Akan tetapi terapi estrogen dengan penggunaan cukup lama berpotensi menimbulkan kanker payudara, hypercalsemia, peningkatan resiko kanker payudara dan perdarahan vagina. Terapi penggantian hormon juga direkomendasikan sebagai upaya preventif terhadap osteoporosis. Namun demikian penggunaan terapi tersebut dibatasi oleh biaya yang relatif mahal dan harus diinjeksikan setiap hari, jelas Endy.
Endy menyatakan penelitian ini telah menghasilkan paten granted yakni paten no IDS000002818, dengan invensi “Proses Ekstraksi Zingerone dari Rimpang Jahe Menggunakan Air Subkritis”, paten no S00202008834 degan invensi “Ekstraksi Reaktif Gingerol Menjadi Shogaol Jahe Dengan Menggunakan Air Subkritis”, dan paten no S00202305462 degan invensi “Proses Perlakuan Awal dengan Sinar Ultraviolet terhadap Optimasi Ekstraksi Air Subkritis Senyawa Bioaktif Limbah Ampas Jahe”.
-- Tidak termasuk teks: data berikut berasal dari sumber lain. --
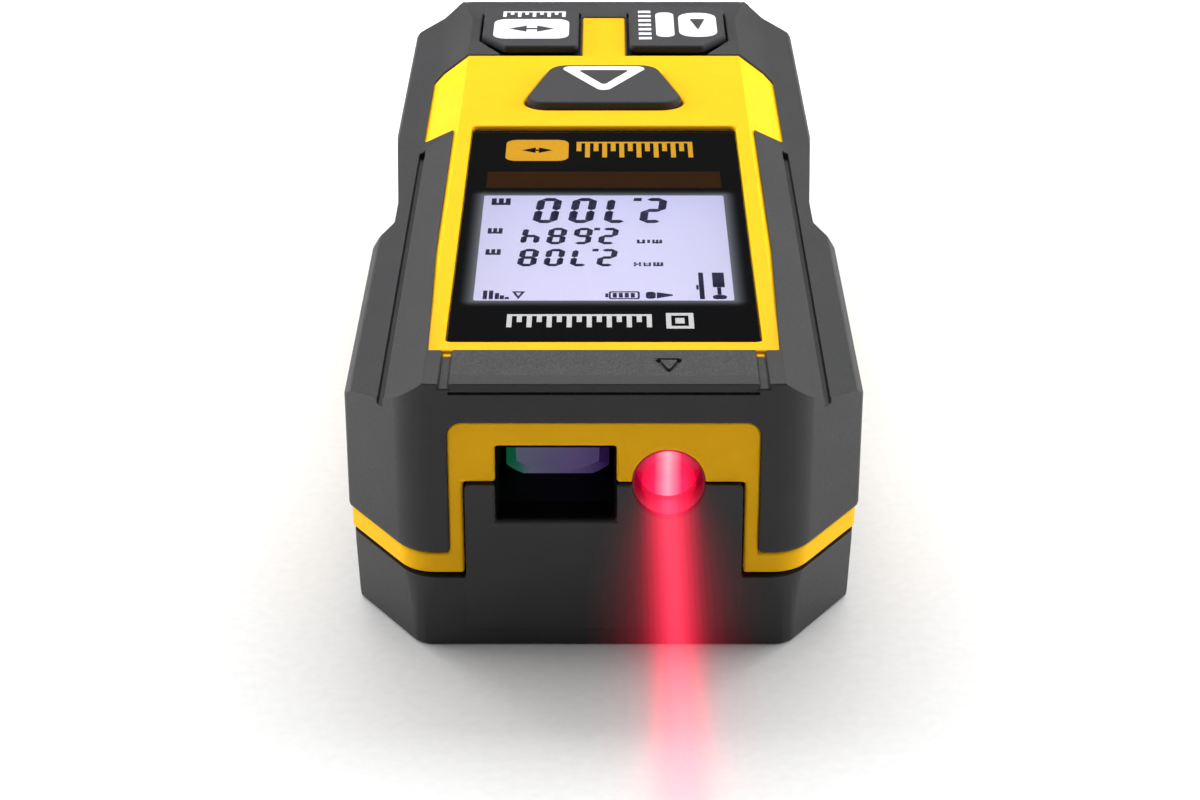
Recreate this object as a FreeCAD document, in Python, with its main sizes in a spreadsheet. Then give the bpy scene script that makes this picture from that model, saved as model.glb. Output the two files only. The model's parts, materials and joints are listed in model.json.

Tm saat ini telah bekerjasama dengan industri farmasi dan pemerintah untuk membuat obat herbal nano zingeron jahe menjadi obat berbentuk kapsul. Semoga dalam waktu dekat bisa komersialisasi produk di industri melalui riset komersial, sehingga hasil riset ini bisa bermanfaat untuk masyarakat khususnya orang-orang yang berjuang untuk sembuh dari penyakit," tutup Endy.